Prólogo, advertencia, preludio... o lo que ustedes quieran
El asunto es que algunos de mis paisanos, muy pocos, afortunadamente, han creído hallar en más de una página de mis Escenas montañesas
motivo suficiente para que se sobrexcite y alarme su amor patrio; y que
yo, que me guardaría muy bien de rebelarme contra el fallo del más
incompetente crítico, a quien se le antojase apreciar aún en menos de lo
poco que vale mi chirumen, como buen montañés, amante fervorosísimo de
mi bella patria, no puedo, ni debo... ni quiero prescindir de oponer
algunos reparos a los escrúpulos patrióticos de los mencionados señores,
antes de darles a conocer esta segunda serie de Escenas, en
las cuales, juzgándolas con el criterio con que juzgaron a las primeras,
han de hallar nuevas causas de resentimiento contra mi pluma, y, por
consiguiente, contra la intención que la ha guiado.

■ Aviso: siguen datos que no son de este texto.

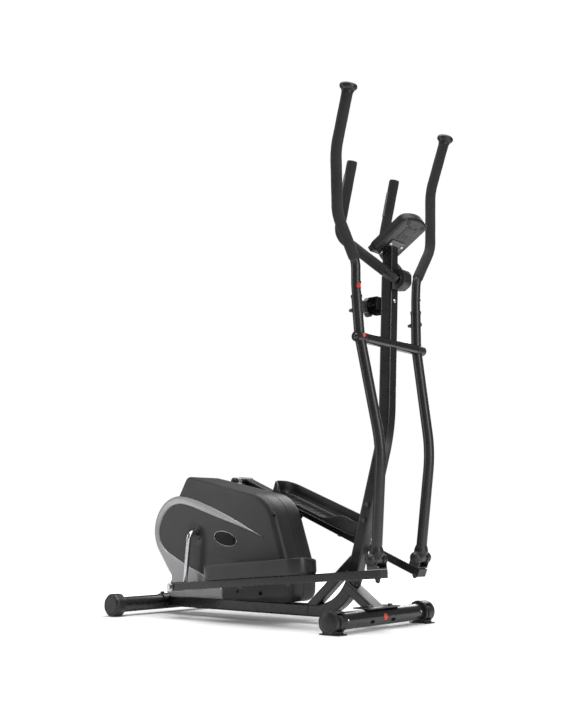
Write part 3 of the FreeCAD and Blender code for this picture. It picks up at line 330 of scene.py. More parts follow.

El cargo que se me hace (y, por cierto, entre piropos que siento no merecer) es la friolera de haber agraviado
a la Montaña, presentando a la faz del mundo muchos de sus achaques
peculiares, y hasta en son de burla algunos; es decir, con delectación
pecaminosa.
Confieso que no ha podido hacérseme una imputación más cruel, ni más
injusta, ni que más me lastime. Cruel, porque lo fuera, aun siendo muy
notoria la perversidad del alma de un hijo, acusarle de ser capaz de
hallar deleite en burlarse de su propia madre; injusta, por lo que vamos
a ver.
De dos maneras puede representarse a los hombres: como son, o como
deben ser. Para lo primero, basta el retratista; para lo segundo, se
necesita el pintor de genio, de inspiración creadora. Concedo sin
esfuerzo que el mérito de éste es superior, en absoluto, al de aquél;
pero que, tratándose de dar a conocer a un individuo, haya de representársele como debe ser y no como es, no lo concedo aunque me aspen.